“Yes,” said Mr. Gradgrind, “yes, I believe you have tried hard; I have observed you, and I can find no fault in that respect.”

“Thank you, sir. I have thought sometimes”—Sissy very timid here—“that perhaps I tried to learn too much, and that if I had asked to be allowed to try a little less, I might have——”

“No, Jupe, no,” said Mr. Gradgrind, shaking his head in his profoundest and most eminently practical way. “No. The course you pursued, you pursued according to the system—the system—and there is no more to be said about it. I can only suppose that the circumstances of your early life were too unfavourable to the development of your reasoning powers, and that we began too late. Still, as I have said already, I am disappointed.”

“I wish I could have made a better acknowledgment, sir, of your kindness to a poor forlorn girl who had no claim upon you, and of your protection of her.”

“Don’t shed tears,” said Mr. Gradgrind. “Don’t shed tears. I don’t complain of you. You are an affectionate, earnest, good young woman, and—and we must make that do.”

How blind a man must become when his faith in a system or a philosophy can make him estimate fact storing so much and character forming so little! Sissy could not learn facts, therefore Mr. Gradgrind mourned. The fact that she was “affectionate, earnest, good,” was only a trifling matter—a very poor substitute for brilliant acquirements in dates and facts and mental arithmetic.
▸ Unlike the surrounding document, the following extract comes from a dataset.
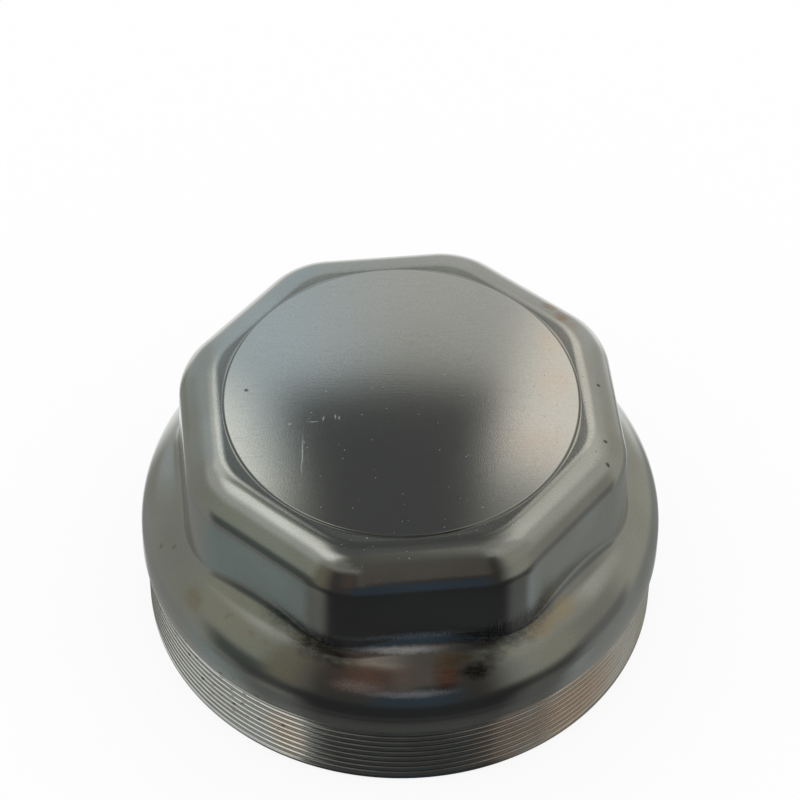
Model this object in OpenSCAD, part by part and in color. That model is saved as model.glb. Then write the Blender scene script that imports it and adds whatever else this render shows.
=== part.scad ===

Sissy became, however, the good angel of the Gradgrind household. She helped Louisa back to a partial hope and sweetness; she gave the younger children, with Mr. Gradgrind’s permission, the real childhood of freedom and imagination, which the older children had lost forever; she brightened the lives even of Mrs. and Mr. Gradgrind, and she helped to save Tom from the disgrace of his crime.

The closing picture of the book, one of the most beautiful Dickens ever painted, tells the story of Sissy’s future:

But happy Sissy’s happy children loving her; all children loving her; she, grown learned in childish lore; thinking no innocent and pretty fancy ever to be despised; trying hard to know her humbler fellow-creatures, and to beautify their lives of machinery and reality with those imaginative graces and delights, without which the heart of infancy will wither up, the sturdiest physical manhood will be morally stark death, and the plainest national prosperity figures can show will be the Writing on the Wall—she holding this course as part of no fantastic vow, or bond, or brotherhood, or sisterhood, or pledge, or covenant, or fancy dress, or fancy fair; but simply as a duty to be done. Did Louisa see these things of herself? These things were to be!

Dear reader! It rests with you and me whether, in our two fields of action, similar things shall be or not. Let them be! We shall sit with lighter bosoms on the hearth, to see the ashes of our fires turn gray and cold.